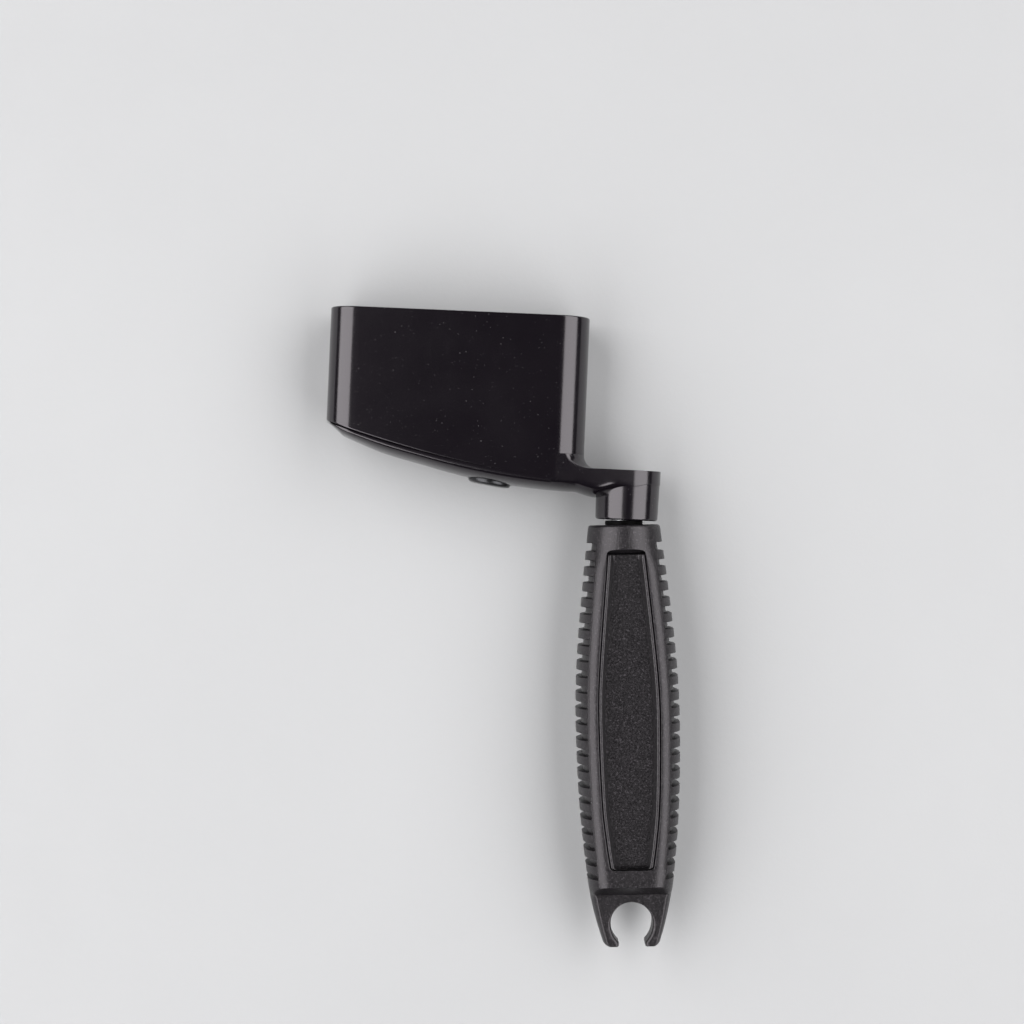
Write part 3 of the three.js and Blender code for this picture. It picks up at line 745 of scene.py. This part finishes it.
def build_body():
    downs = list(np.linspace(NECK["top"] + NECK["edge"], FORK["step"], 84)) + panel_stops()
    downs += [GRIP["start"] - 0.01, GRIP["start"] + 0.01, GRIP["end"] - 0.01, GRIP["end"] + 0.01]
    rings = []
    start = NECK["top"] + NECK["edge"]
    for a in np.linspace(math.pi / 2, 0, 8)[:-1]:
        down = NECK["top"] + NECK["edge"] * (1 - math.sin(a))
        shrink = 1 - NECK["edge"] * (1 - math.cos(a)) / NECK["radius"]
        rings.append(full_ring(down, [(x * shrink, z * shrink) for x, z in body_section(start, False)]))
    for down in sorted(set(downs)):
        rings.append(full_ring(down, body_section(down, False)))
    fork = [FORK["step"] + 0.03] + list(np.linspace(FORK["step"] + 0.2, FORK["wall"], 10))
    fork += list(np.linspace(FORK["wall"] + 0.1, FORK["floor"], 6))
    fork += list(np.linspace(FORK["floor"] + 0.4, FORK["end"] - FORK["corner"], 16))
    for down in fork:
        rings.append(full_ring(down, body_section(down, True)))
    corner = FORK["corner"]
    for a in np.linspace(0.15, math.pi / 2, 10):
        down = FORK["end"] - corner + corner * math.sin(a)
        shrink = 1 - corner * (1 - math.cos(a)) / half_width(down) * 0.85
        end_edge = FORK["edge"] * ease((a - 1.1) / 0.47)
        section = body_section(down, True)
        rings.append(full_ring(down, [(x * shrink, z - min(end_edge, z)) for x, z in section]))
    made = loft("handle_moulding", rings, in_handle)
    made = combine(made, notch_form(), "DIFFERENCE")
    bearing_end, r = BORE["bearing_end"], BORE["radius"]
    profile = [(0, -2), (BORE["bearing"], -2), (BORE["bearing"], bearing_end), (r, bearing_end)]
    profile += [(r, BORE["end"]), (0, BORE["end"])]
    return tidy(combine(made, turned("bore_form", profile, in_handle, 64), "DIFFERENCE"))


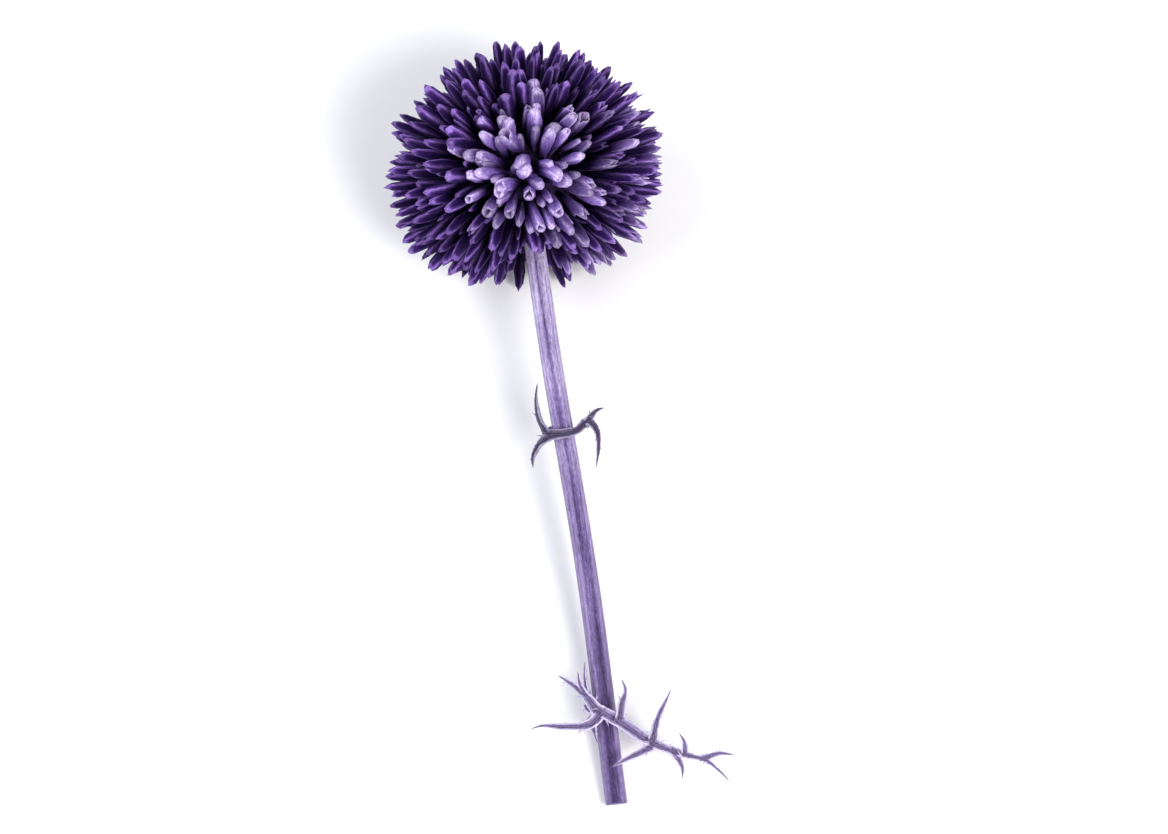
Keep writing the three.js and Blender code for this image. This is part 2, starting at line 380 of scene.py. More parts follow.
def bractFinish():
    look = bractLook
    finish, tree, shader = newFinish(
        "dyedBractsPaintedShadeAndHighlight", roughness=0.7, sheen=0.15, sheenTint=look["sheen"], sheenRoughness=0.22, gloss=0.08
    )
    along, edge, mouthShade = markOf(tree, "along"), markOf(tree, "edge"), markOf(tree, "mouthShade")
    tone, paleCapAndHighlight = markOf(tree, "tone"), markOf(tree, "paleCapAndHighlight")
    grain = markOf(tree, "grain", "Vector")
    streaks = noiseOf(grain, *look["streaks"])
    blotches = noiseOf(grain, *look["blotches"])
    ragged = strayed(along, blotches, look["ragged"])
    # the tips turn pale first, in the pale cap and in the painted highlight on the flank
    rest = times(minus(look["darkHolds"], along), look["darkHoldsGain"])
    paled = minus(times(paleCapAndHighlight, look["paleCapAndHighlightGain"]), rest, limit=True)
    color = blended(paled, rampOf(ragged, look["dyed"]), rampOf(ragged, look["sunny"]))
    # the margins of the bracts are pale, partly as dry margins and partly as a painted highlight along their
    # rims, and paler towards the tip
    thin = mathOf("POWER", edge, look["marginSharpness"])
    margin = times(thin, mapped(along, *look["marginAlong"]))
    margin = times(margin, ranged(streaks, *look["marginStreaks"]), limit=True)
    sunny = times(paled, look["marginPaling"], limit=True)
    color = blended(margin, color, blended(sunny, look["dyedMarginAndHighlight"], look["sunnyMarginAndHighlight"]))
    # painted shade deep in the open mouths
    color = blended(times(mouthShade, look["mouthShadeStrength"]), color, look["mouth"])
    value = times(mapped(streaks, *look["streakValues"]), ranged(tone, *look["toneValues"]))
    color = lifted(color, value)
    warm = minus(blotches, look["warmFrom"], limit=True)
    warm = times(warm, look["warmGain"], limit=True)
    color = blended(warm, color, look["warmth"], "MULTIPLY")
    finished(shader, color, streaks, *look["relief"])
    return finish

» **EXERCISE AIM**
Tell how many lines above contain the word "scene". Give the number alone.

» **ANSWER TO THE TASK**
2